Dengan pola yang sama, penyisiran terus dilakukan. Di wilayah Tanjung Bunga, 81 orang tewas dalam operasi malam 12 Desember. Di wilayah Kalukuang, 23 orang ditembak mati pada operasi 14 Desember. Di wilayah Jongaya, 33 orang dieksekusi di tempat pada operasi 16 Desember.
Setelah merasa bisa membersihkan Makassar, operasi dilanjutkan di daerah di luar Makassar. Polombangkeng diserbu pasukan khusus. Sebanyak 330 orang rakyat tewas dibunuh. Pada 26 Desember, Pasukan Westerling mulai menyerang Gowa. Korban tewas di Gowa berjumlah 257 orang. Penyisiran terus dilakukan hingga Kabupaten Barru, Parepare, Pinrang, Sidrap, dan Enrekang.
Pembantaian terbesar terjadi di Galung Lombok, Barru, pada 2 Februari 1947. Beberapa tokoh Pergerakan Kemerdekaan Indonesia direbahkan, ditodong bayonet, dan ditembak mati.
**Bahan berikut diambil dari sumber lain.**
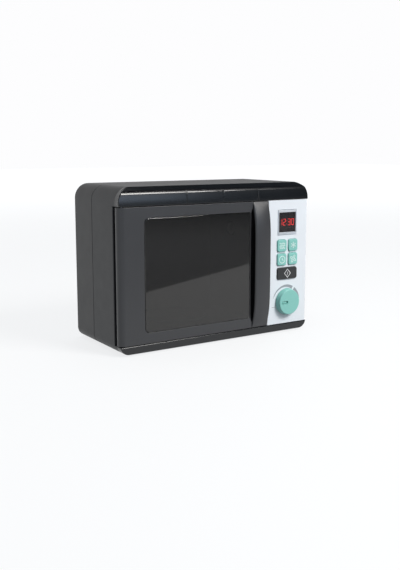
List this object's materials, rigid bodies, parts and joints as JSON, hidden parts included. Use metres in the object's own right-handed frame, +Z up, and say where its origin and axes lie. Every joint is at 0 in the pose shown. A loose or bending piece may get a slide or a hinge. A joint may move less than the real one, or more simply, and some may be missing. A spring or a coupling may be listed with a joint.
{
  "type": "toy microwave",
  "caption": "Toy microwave oven with a side-hinged windowed door, arched handle, push keys, timer dial, lit cavity with a turntable and a battery compartment behind.",
  "frame": {"origin": "middle of the outline, handle included, on the surface that the feet stand on", "axes": "+X to the right along the front, +Y from the front to the back, +Z up; the door and the controls face -Y"},
  "size_m": [0.29, 0.1386, 0.2055],
  "materials": {
    "gloss_black": "gloss",
    "satin_black": "satin",
    "anthracite": "satin",
    "panel_white": "soft gloss",
    "mint": "soft gloss",
    "key_grey": "satin",
    "chrome": "polished",
    "smoke": "gloss, see-through",
    "digit_red": "lit digits on a dark plate",
    "board_green": "solder mask",
    "steel": "zinc plated",
    "rubber": "matt",
    "lens_frost": "frosted",
    "led_clear": "clear",
    "cell_jacket": "printed film",
    "speaker_paper": "pressed paper",
    "white_plastic": "moulded",
    "red_lead": "insulated wire",
    "grey_lead": "insulated wire"
  },
  "bodies": {
    "cabinet": {"front_housing": "gloss_black", "rear_housing": "satin_black", "cavity_liner": "satin_black", "control_panel": "panel_white", "display_frame": "chrome", "display_window": "smoke", "display_digits": "digit_red", "circuit_board": "board_green", "click_spring": "steel", "speaker": "speaker_paper", "lamp_lens": "lens_frost", "lamp_led": "led_clear", "latch_catch": "white_plastic", "door_switch": "satin_black", "turntable_spindle": "white_plastic", "battery_1": "cell_jacket", "battery_2": "cell_jacket", "battery_contact_bridge": "steel", "battery_contact_positive": "steel", "battery_contact_negative": "steel", "speaker_lead": "red_lead", "lamp_lead": "grey_lead", "battery_lead": "red_lead", "foot_1": "rubber", "foot_2": "rubber", "foot_3": "rubber", "foot_4": "rubber", "housing_screw_1": "steel", "housing_screw_2": "steel", "housing_screw_3": "steel", "housing_screw_4": "steel", "housing_screw_5": "steel", "housing_screw_6": "steel", "switch_waves": "satin_black", "switch_defrost": "satin_black", "switch_clock": "satin_black", "switch_grill": "satin_black", "switch_start": "satin_black"},
    "door": {"door_frame": "anthracite", "door_window": "smoke", "door_back": "satin_black", "door_handle": "anthracite", "door_latch": "white_plastic", "hinge_pin_top": "steel", "hinge_pin_bottom": "steel", "handle_screw_1": "steel", "handle_screw_2": "steel"},
    "key_waves": {"key_waves": "mint"},
    "key_defrost": {"key_defrost": "mint"},
    "key_clock": {"key_clock": "mint"},
    "key_grill": {"key_grill": "mint"},
    "key_start": {"key_start": "key_grey"},
    "dial": {"timer_dial": "mint", "dial_shaft": "white_plastic"},
    "turntable": {"turntable_plate": "anthracite", "turntable_hub": "satin_black"},
    "battery_hatch": {"battery_hatch": "satin_black", "battery_hatch_screw": "steel"}
  },
  "joints": [
    {"name": "door_hinge", "type": "hinge", "parent": "cabinet", "child": "door", "pos_m": [-0.137, -0.0527, 0.097], "axis": [0, 0, -1], "range_deg": [0, 100]},
    {"name": "press_waves", "type": "slide", "parent": "cabinet", "child": "key_waves", "axis": [0, 1, 0], "range_m": [0, 0.0015], "stiffness_N_per_m": 500},
    {"name": "press_defrost", "type": "slide", "parent": "cabinet", "child": "key_defrost", "axis": [0, 1, 0], "range_m": [0, 0.0015], "stiffness_N_per_m": 500},
    {"name": "press_clock", "type": "slide", "parent": "cabinet", "child": "key_clock", "axis": [0, 1, 0], "range_m": [0, 0.0015], "stiffness_N_per_m": 500},
    {"name": "press_grill", "type": "slide", "parent": "cabinet", "child": "key_grill", "axis": [0, 1, 0], "range_m": [0, 0.0015], "stiffness_N_per_m": 500},
    {"name": "press_start", "type": "slide", "parent": "cabinet", "child": "key_start", "axis": [0, 1, 0], "range_m": [0, 0.0015], "stiffness_N_per_m": 500},
    {"name": "dial_turn", "type": "hinge", "parent": "cabinet", "child": "dial", "pos_m": [0.10905, -0.0607, 0.0426], "axis": [0, 1, 0], "range_deg": [0, 270]},
    {"name": "turntable_turn", "type": "hinge", "parent": "cabinet", "child": "turntable", "pos_m": [-0.03, 0.0058, 0.0207], "axis": [0, 0, 1], "continuous": true},
    {"name": "hatch_removal", "type": "slide", "parent": "cabinet", "child": "battery_hatch", "axis": [0, 1, 0], "range_m": [0, 0.025]}
  ]
}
Menyusul rakyat yang dikumpulkan di tanah lapang diberondong peluru yang dimuntahkan stangun. Tak ada laporan resmi jumlah korban. Tapi Pemerintah Republik Indonesia (RI) menyatakan ribuan orang tewas di tempat ini.
Pasukan khusus itu ditarik ke Batavia pada Maret 1947. Westerling disambut dengan gegap gempita. Media militer Belanda menyebut tahun itu sebagai tahun kemenangan gemilang atas pemberontakan kaum republik. “Si Turki Telah Kembali,” demikian sebut mereka.
Di tahun yang sama, delegasi RI berpidato di hadapan Dewan Keamanan PBB. Korban pembantaian itu dilaporkan mencapai 40.000 jiwa. Tapi Pemerintah Belanda menyangkal. Menurut mereka, rakyat yang terbunuh hanya 3.000 orang. Westerling sendiri mengaku hanya membunuh 600 orang.